The trade union federation lamented the decision, saying consumers were buying electricity that they never got to use fully, yet the service remained expensive, problematic and unreliable.

“In the private sectors the levels of load shedding are killing all efforts to create and sustain jobs, short time and company closures are common. The increase in tariffs more than three times the current inflation rate will force companies to save money elsewhere, and jobs will be lost,” it pointed out.

The Energy Regulator said it made its decision after conducting the due regulatory process, which included publishing Eskom’s revenue application and inviting written comments from stakeholders as well as conducting public hearings to solicit comments from interested and affected stakeholders.

“As a result, Nersa received approximately 2000 written comments from stakeholders, who raised concerns about affordability.

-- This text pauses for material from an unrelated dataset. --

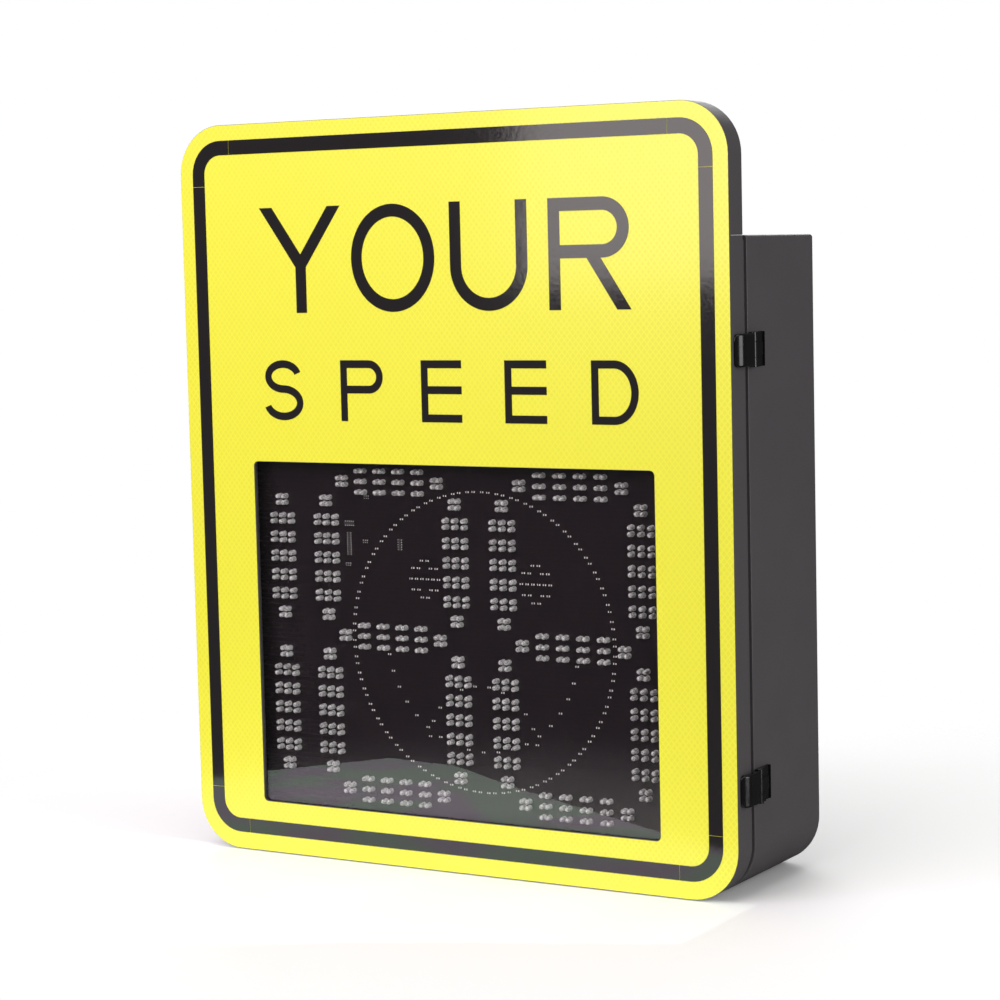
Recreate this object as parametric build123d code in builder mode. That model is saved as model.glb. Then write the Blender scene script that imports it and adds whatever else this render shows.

It is important to note that Eskom's revenue application for the 2023/24 and 2024/25 financial years was considered against various challenges that are affecting the economy. Accordingly, the Energy Regulator’s decision provides a balance between the sustainability of  Eskom and the economic well-being of the consumers and the economy,“ said the regulator.

Meanwhile, the regulator had to fight off social media allegations that Thembani Bukula, the Nersa chairperson, had a conflict of interest and could stand to benefit from the new tariff hike.

Social media users allege that he is the CEO of PowerX South Africa, the first private energy trading company, and the non-executive director of Mahube Infrastructure, which has five independent power producer contracts, two wind farms and three solar farms.

The regulator said he was not conflicted, and he resigned from his position as non-executive director of Mahube Infrastructure when he was appointed as Nersa chairperson.

“The law requires that upon appointment every part-time regulator member (board member) must disclose to the minister of mineral resources and energy his (or her) pecuniary interest in any company (firm or association) engaged in the electricity, piped-gas and petroleum pipeline industries. Mr Bukula, as the part-time regulator member, has duly complied in this regard and did declare his interests before taking over his position,” said the regulator.